Now, when demand and traffic at retail outlets have fallen, products with a low shelf life have to be discarded. And, according to preliminary data, we can talk here about 1.4 billion rubles of unplanned expenses.
“Here, for comparison, we would like to bring the figure of 468.5 billion rubles – this was exactly the revenue of the X5 Retail Group alone, which in January – March 2020 increased by 15.9% compared to the same period last year”.
These successes do not prevent retailers from complaining about the losses described above and throwing away tons of “extra” products, instead of transferring something that is no longer for sale but can still be used by those in need. Indeed, with the growth of unemployment and the deterioration of the citizens’ welfare, there have already been cases of robbing grocery bags on the streets and attacks on food delivery couriers.
But, as AKORT told reporters, altruism in this industry is hindered by the current legislation, according to which any transfer of products, even for charitable purposes, is considered a sale. And while there are still bureaucratic inaccuracies that do not allow to finally determine all the subtleties of charity procedures, the products will keep being destroyed, regardless of the current situation.

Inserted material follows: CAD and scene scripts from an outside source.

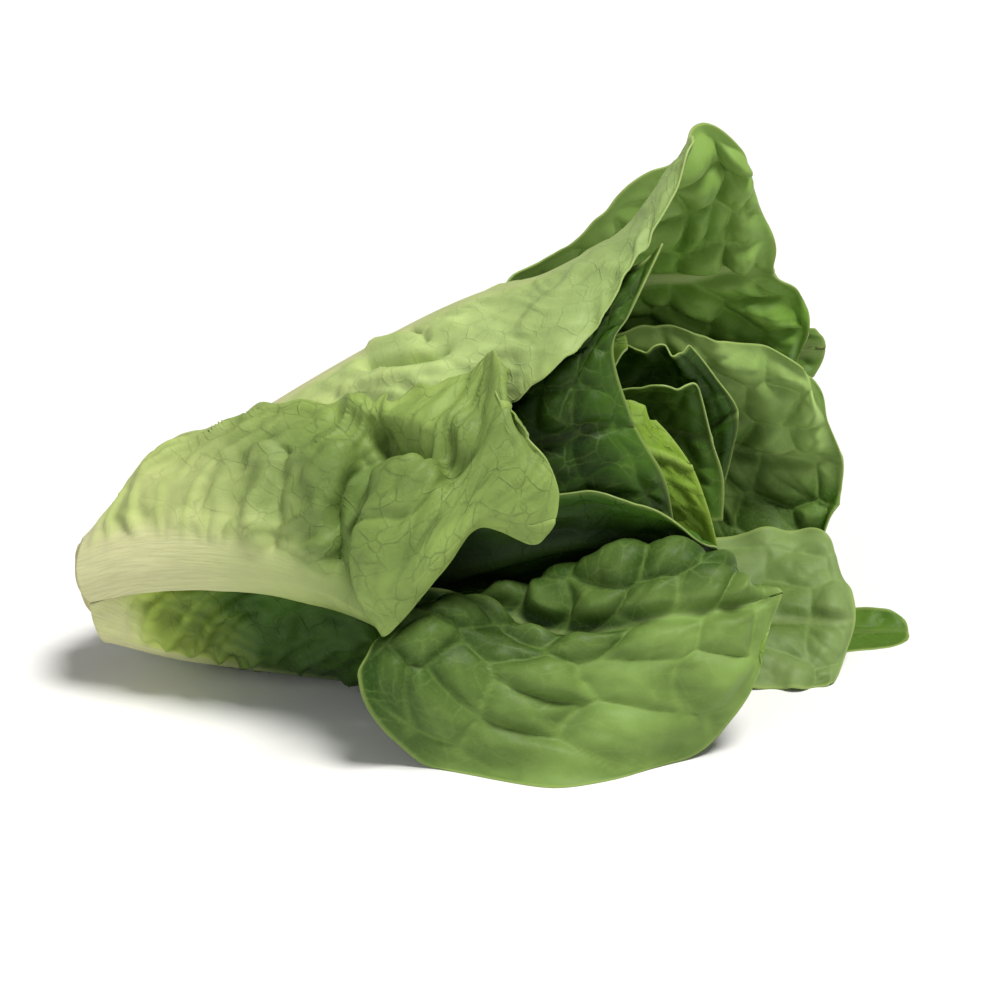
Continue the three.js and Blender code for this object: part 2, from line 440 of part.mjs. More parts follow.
const head = new THREE.Group();
for (const leaf of LEAVES) {
  const geometry = leaf.small ? leafGeometry(leaf, 20, 6) : leafGeometry(leaf);
  const skin = new THREE.MeshStandardMaterial({ color: leaf.color, roughness: 0.6 });
  const mesh = new THREE.Mesh(geometry, skin);
  mesh.name = leaf.name;
  head.add(mesh);
}
const flesh = new THREE.MeshStandardMaterial({ color: 0xd9d7a6, roughness: 0.7 });
const stem = new THREE.Mesh(stemGeometry(), flesh);
stem.name = 'stem_core';
head.add(stem);

// The origin is the middle of the bounding box's underside
const bounds = new THREE.Box3().setFromObject(head);
const middle = bounds.getCenter(new THREE.Vector3());
head.children.forEach((mesh) => mesh.geometry.translate(-middle.x, -middle.y, -bounds.min.z));

export default head;
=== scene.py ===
# A romaine lettuce head lying on its side, dressed over its solid model.
# Shapes are worked out in millimetres and handed to Blender in metres.
import math
from dataclasses import dataclass

import bpy
import numpy as np
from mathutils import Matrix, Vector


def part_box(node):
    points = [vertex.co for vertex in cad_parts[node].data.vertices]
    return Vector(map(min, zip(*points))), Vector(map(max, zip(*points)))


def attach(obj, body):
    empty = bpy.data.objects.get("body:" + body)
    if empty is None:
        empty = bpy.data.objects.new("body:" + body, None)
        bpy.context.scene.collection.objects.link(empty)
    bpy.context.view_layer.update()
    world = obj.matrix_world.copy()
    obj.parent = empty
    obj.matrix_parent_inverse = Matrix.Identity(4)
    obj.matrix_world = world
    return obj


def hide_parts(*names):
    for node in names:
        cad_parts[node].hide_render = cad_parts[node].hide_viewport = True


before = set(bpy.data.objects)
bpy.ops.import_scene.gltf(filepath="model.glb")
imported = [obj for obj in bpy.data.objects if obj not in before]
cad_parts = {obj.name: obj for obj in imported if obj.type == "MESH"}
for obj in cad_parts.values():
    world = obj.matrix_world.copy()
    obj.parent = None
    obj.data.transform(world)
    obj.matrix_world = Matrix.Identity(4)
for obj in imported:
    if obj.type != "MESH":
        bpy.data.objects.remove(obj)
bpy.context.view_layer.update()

MM = 0.001

# The closed head is a cone that widens from the cut end to the open end.
BUTT_X = -124
MOUTH_X = 63
BUTT_RADIUS = 18
MOUTH_RADIUS = 80
SWELL = 0.8
BUTT_HEIGHT = 31
AXIS_RISE = 0.283
TILT = math.atan(AXIS_RISE)

# Leaf blade and the ground under the lowest leaves
BLADE = 0.8
GROUND_SOFTNESS = 1.2

# Cut stem: widest radius, then radius and height along the axis from the cut face to the hidden tip
STEM_RADIUS = 12.8
STEM_PROFILE = [
    (0, -4.4), (6, -4.8), (10, -4.5), (12.2, -3.2), (12.8, -1), (12.4, 2), (11.5, 5), (10.4, 10), (9.6, 18),
    (8.2, 30), (5.8, 48), (3.4, 66), (1.5, 80), (0, 84),
]


def mix(a, b, share):
    return a + (b - a) * share


def smooth(low, high, value):
    share = np.clip((value - low) / (high - low), 0, 1)
    return share * share * (3 - 2 * share)


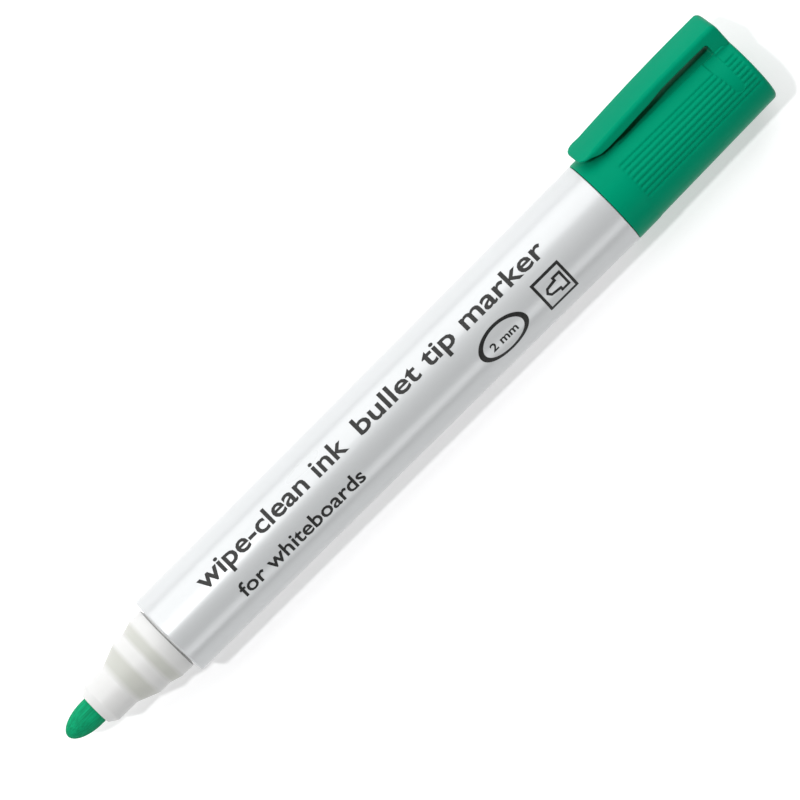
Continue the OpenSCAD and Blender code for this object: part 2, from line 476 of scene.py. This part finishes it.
def clip_top(x):
    """Height of the clip's outer face: a parabola, level at the root."""
    drop = 1.15
    away = max(HINGE_X - x, 0) / (HINGE_X - CLIP_TIP)
    return CLIP_TOP - drop * away ** 2


def between(points, x):
    """Height on a smooth curve through points (x, height)."""
    for (x0, h0), (x1, h1) in zip(points, points[1:]):
        if x <= x1:
            t = max(x - x0, 0) / (x1 - x0)
            return h0 + (h1 - h0) * (smooth(t) + t) / 2
    return points[-1][1]


def clip_section(half_w, bottom, top):
    """Rounded cross-section of the clip, as points (across, height). Every section has as many points."""
    most = min(half_w, (top - bottom) / 2) * 0.96
    up, down = min(CLIP_TOP_EDGE, most), min(CLIP_UNDER_EDGE, most)
    corners = (
        (1, top - up, up, 0),
        (-1, top - up, up, 90),
        (-1, bottom + down, down, 180),
        (1, bottom + down, down, 270),
    )
    return [
        (side * (half_w - edge) + edge * math.cos(a), centre + edge * math.sin(a))
        for side, centre, edge, start in corners
        for a in spread(math.radians(start), math.radians(start + 90), 6)
    ]


def clip_stations():
    """Sections along the clip from its tip to the cap's closed end: (x, half width, bottom, top)."""
    half_w = CLIP_W / 2
    foot = 6.45
    tip_edge, tip_edge_l = 0.25, 0.3
    stations = []
    for a in spread(0, math.pi / 2, 8):
        x = CLIP_TIP + TIP_ROUND * (1 - math.cos(a))
        width = half_w - TIP_ROUND * (1 - math.sin(a))
        inset = tip_edge * max(1 - (x - CLIP_TIP) / tip_edge_l, 0) ** 2
        stations.append((x, width, between(CLIP_UNDER, x) + 0.3 * inset, clip_top(x) - inset))
    for x in spread(CLIP_TIP + TIP_ROUND + 0.5, HINGE_X - 0.6, 56):
        stations.append((x, half_w, between(CLIP_UNDER, x), clip_top(x)))
    under = CLIP_UNDER[-1][1]
    corner = 0.55
    for a in spread(0, math.pi / 2, 5):
        x = HINGE_X - corner * (1 - math.sin(a))
        stations.append((x, half_w, under - corner * (1 - math.cos(a)), clip_top(x)))
    stations.append((HINGE_X + 0.06, half_w, foot, CLIP_TOP))
    end_edge = 1.1
    side_edge = 0.7
    end = CAP_END - 0.04
    for x in spread(HINGE_X + 0.6, end - end_edge - 0.3, 3):
        stations.append((x, half_w, foot, CLIP_TOP))
    for a in spread(0, math.radians(84), 9):
        x = end - end_edge * (1 - math.sin(a))
        inset = side_edge - math.sqrt(side_edge ** 2 - max(side_edge - end + x, 0) ** 2)
        stations.append((x, half_w - inset, foot, CLIP_TOP - end_edge * (1 - math.cos(a))))
    return stations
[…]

In our opinion, the problem here is not at all the oversight of some negligent legislator who did not spell out all the nuances in a law. The problem lies in the capitalist system itself, aimed not at the welfare of society as a whole, but at the extraction of profits by its smaller part. Whether it is legislation flaws or greed of merchants – unsold products under capitalism will be destroyed, no matter how many people are starving now.